Task instructions: Go to the line that contains "obj.data.transform(obj.matrix_world)" and extract it along with every line after it, exactly, through the end of the data below.

** start Information provided **

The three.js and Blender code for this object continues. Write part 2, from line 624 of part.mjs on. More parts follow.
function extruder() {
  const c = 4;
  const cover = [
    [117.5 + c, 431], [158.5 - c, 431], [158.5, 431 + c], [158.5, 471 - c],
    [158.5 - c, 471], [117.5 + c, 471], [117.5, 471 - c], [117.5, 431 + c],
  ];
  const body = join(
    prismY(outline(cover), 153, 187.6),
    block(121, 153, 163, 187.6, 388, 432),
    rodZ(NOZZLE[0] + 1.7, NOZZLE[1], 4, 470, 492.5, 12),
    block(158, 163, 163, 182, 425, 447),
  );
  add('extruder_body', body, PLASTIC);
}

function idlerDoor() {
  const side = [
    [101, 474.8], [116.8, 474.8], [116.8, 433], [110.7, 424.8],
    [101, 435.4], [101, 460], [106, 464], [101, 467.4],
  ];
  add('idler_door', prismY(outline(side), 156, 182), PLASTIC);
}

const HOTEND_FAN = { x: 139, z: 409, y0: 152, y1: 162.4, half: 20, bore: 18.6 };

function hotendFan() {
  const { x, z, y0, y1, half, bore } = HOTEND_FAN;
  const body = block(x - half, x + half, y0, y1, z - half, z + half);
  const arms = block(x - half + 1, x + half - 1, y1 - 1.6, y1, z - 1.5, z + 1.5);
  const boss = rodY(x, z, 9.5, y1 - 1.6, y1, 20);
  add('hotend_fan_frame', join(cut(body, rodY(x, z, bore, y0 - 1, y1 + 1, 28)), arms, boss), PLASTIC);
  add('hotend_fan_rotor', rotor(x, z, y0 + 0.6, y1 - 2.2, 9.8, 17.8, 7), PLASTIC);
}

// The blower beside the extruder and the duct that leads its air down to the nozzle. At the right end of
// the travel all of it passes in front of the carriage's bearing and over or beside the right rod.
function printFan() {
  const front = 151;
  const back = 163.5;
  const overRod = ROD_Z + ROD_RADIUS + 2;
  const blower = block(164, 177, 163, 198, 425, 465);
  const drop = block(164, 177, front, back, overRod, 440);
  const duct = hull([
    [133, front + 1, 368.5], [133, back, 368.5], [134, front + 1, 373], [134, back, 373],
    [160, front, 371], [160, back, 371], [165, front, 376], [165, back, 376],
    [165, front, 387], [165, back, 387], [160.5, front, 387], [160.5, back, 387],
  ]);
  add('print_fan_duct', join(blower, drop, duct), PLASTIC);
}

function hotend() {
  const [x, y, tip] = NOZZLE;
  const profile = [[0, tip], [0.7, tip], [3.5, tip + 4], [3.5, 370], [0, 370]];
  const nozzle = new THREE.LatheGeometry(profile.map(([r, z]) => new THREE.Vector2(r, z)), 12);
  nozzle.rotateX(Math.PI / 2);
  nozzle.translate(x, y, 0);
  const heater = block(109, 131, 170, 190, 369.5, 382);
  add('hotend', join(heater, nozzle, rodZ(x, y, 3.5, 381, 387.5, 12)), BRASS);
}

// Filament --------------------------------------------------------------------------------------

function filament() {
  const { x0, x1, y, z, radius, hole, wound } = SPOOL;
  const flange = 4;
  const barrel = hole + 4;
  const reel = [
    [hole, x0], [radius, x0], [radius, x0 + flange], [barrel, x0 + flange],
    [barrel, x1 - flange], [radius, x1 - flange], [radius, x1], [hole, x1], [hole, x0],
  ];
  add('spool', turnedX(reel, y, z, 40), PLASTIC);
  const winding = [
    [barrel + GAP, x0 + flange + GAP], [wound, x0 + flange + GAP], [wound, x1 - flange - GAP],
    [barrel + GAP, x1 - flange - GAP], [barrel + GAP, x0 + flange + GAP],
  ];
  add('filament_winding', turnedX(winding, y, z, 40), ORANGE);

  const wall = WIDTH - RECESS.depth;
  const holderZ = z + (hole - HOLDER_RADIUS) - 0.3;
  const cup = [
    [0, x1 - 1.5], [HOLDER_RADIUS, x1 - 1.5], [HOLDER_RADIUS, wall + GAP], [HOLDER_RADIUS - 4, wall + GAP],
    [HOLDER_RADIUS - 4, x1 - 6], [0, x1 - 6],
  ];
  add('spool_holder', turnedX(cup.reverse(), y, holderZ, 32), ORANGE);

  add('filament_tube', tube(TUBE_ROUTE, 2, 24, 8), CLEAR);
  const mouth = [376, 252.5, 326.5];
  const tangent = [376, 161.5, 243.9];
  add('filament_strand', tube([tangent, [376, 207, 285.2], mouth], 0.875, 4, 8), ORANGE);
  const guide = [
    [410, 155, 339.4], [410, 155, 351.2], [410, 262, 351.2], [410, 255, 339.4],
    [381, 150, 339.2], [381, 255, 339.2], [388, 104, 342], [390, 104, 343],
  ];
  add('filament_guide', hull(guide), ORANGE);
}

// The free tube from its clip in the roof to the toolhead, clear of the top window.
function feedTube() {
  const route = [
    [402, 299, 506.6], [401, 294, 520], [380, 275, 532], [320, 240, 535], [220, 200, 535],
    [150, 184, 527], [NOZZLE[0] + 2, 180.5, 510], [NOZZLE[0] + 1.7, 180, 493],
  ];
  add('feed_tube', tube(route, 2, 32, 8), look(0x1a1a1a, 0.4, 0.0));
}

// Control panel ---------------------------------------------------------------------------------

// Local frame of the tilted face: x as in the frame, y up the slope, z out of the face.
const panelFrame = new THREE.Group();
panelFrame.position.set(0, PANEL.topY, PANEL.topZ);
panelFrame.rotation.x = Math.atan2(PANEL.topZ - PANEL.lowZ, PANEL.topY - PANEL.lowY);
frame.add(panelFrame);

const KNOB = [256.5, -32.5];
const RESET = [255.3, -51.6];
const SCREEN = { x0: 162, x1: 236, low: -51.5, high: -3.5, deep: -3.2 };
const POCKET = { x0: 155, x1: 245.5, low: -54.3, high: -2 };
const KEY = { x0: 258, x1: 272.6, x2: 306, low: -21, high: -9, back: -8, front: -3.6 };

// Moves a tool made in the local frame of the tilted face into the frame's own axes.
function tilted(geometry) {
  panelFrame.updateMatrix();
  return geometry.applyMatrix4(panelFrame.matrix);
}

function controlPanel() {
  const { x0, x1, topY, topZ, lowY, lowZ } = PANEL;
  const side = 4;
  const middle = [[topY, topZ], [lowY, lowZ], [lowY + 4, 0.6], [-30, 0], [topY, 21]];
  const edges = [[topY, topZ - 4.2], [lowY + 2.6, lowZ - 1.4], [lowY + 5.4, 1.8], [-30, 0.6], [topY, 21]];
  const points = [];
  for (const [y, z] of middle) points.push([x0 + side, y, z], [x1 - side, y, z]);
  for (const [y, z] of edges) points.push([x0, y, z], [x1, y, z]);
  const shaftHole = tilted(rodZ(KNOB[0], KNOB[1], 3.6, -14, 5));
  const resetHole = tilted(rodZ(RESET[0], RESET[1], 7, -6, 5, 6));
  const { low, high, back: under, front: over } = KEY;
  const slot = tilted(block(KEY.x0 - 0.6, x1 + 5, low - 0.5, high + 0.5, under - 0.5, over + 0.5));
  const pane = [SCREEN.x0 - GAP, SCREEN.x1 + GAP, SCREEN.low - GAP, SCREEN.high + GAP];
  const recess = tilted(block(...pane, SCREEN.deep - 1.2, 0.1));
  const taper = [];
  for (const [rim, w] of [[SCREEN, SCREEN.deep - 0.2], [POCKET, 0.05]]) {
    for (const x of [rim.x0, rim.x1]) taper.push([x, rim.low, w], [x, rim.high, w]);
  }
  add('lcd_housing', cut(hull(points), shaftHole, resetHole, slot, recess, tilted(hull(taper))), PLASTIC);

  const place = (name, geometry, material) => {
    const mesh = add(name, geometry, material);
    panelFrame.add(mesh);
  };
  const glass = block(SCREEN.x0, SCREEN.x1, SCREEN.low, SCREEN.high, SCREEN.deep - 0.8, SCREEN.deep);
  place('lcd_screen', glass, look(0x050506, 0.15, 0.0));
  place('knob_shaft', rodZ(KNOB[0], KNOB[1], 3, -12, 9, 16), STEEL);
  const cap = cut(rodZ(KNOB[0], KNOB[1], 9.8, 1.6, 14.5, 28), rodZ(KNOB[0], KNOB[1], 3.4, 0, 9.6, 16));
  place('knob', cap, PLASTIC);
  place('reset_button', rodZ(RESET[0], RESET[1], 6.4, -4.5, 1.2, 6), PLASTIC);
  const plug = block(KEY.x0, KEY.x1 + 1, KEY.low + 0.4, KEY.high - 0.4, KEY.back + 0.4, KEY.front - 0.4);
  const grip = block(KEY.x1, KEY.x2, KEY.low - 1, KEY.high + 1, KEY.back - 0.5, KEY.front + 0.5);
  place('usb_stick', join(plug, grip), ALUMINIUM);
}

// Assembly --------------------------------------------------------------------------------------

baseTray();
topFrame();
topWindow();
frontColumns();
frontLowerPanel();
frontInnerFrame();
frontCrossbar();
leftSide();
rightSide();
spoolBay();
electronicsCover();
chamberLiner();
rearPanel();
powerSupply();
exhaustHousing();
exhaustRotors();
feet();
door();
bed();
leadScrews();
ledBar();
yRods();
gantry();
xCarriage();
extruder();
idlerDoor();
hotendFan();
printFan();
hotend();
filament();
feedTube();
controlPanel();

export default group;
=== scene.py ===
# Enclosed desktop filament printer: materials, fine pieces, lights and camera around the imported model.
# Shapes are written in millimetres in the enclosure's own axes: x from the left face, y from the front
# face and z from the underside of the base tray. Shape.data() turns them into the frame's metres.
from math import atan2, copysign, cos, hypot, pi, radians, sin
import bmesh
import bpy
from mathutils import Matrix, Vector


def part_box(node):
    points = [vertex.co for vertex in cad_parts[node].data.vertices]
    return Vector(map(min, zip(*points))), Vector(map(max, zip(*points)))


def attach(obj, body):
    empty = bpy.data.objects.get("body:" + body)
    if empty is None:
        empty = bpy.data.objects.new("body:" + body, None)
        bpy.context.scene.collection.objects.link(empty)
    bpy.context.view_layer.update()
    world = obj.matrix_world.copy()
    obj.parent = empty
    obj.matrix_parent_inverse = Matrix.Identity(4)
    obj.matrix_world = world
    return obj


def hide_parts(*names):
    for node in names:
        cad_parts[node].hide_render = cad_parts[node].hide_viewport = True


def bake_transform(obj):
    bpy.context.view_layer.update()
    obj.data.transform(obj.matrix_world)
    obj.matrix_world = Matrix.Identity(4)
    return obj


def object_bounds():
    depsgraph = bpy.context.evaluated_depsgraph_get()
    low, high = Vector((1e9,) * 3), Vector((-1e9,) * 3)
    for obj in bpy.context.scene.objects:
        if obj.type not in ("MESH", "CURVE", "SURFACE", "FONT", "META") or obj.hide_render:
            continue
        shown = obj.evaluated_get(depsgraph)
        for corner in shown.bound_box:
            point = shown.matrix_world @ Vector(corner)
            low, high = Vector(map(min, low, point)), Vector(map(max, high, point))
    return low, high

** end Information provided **

Expected output:
    obj.data.transform(obj.matrix_world)
    obj.matrix_world = Matrix.Identity(4)
    return obj


def object_bounds():
    depsgraph = bpy.context.evaluated_depsgraph_get()
    low, high = Vector((1e9,) * 3), Vector((-1e9,) * 3)
    for obj in bpy.context.scene.objects:
        if obj.type not in ("MESH", "CURVE", "SURFACE", "FONT", "META") or obj.hide_render:
            continue
        shown = obj.evaluated_get(depsgraph)
        for corner in shown.bound_box:
            point = shown.matrix_world @ Vector(corner)
            low, high = Vector(map(min, low, point)), Vector(map(max, high, point))
    return low, high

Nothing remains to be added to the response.